As with all politics, there’s always tomorrow. Here’s what I think are essential things to consider in the near future.

  • Fighting for a uniform, reliable, auditable voting system. My first thought is that this requires both a reliable voter identification scheme and paper ballots. I’m trying to think of a way to have that without a national ID.
  • Not just preventing the D’s from re-imposing the Fairness Doctrine (let me remind you all again of unfairdoctrine.org) but eliminating the McCain-Feingold speech restrictions. [1]
  • Changing the election finance laws to require all donations, of whatever amount, to be submitted through a mechanism with complete transparency; illegal donations should be a serious felony, and a pattern of illegal donations should be subject to treble damages and criminal sanctions on the CFO of the campaign.

I solicit other suggestions.

Footnotes:
  1. Chuck Schumer suggested that if the government can restrict porn, it can restrict Rush Limbaugh. I think I agree; since it’s clear under the First Amendment that Limbaugh can’t be restricted, it follows that porn laws are questionable too. []

{ 2 } Comments

  1. jaed | 2008-Nov-06 at 15:00 (@667) | Permalink

    I’m trying to think of a way to have that without a national ID.

    Biometrics? (Not to identify the voter as eligible, but to keep one voter from casting multiple ballots.) Although that breaks down in the case of voting by mail.

    If you go the ID route, what’s wrong with driver’s licenses/IDs? They’re issued by the state, and even “national” elections are actually conducted by the state. They are forgeable, but a national ID – or any ID – will also have that problem.

    I actually think it might be better to verify voter status at the registration stage than try to do it at the polling place (other than in a rudimentary way such as flashing a state ID or being vouched for by a poll worker). For one thing, there’s less time pressure (and less need for necessary hacks such as provisional ballots) when it’s done at the earlier stage. For another, it seems that there are more problems with fake registrations than with fake ballots.

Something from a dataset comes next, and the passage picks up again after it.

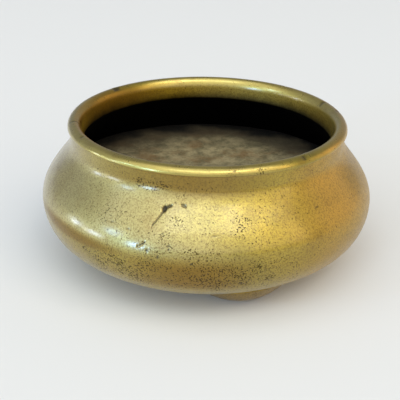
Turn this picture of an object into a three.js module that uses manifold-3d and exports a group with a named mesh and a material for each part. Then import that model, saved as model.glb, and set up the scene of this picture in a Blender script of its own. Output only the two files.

  2. Charlie | 2008-Nov-06 at 15:10 (@674) | Permalink

    Biometric ID doesn’t help us prevent multiple voting, necessarily, although it might help us try multiple-voters. On the other hand, social security numbers might actually be workable; all that’s really needed is a table that has SSAN as the key, one bit for “registered to vote” and one bit for “has voted”. Then at least you can keep it to one vote per person — after the bit is flipped once, all succeeding votes are discarded.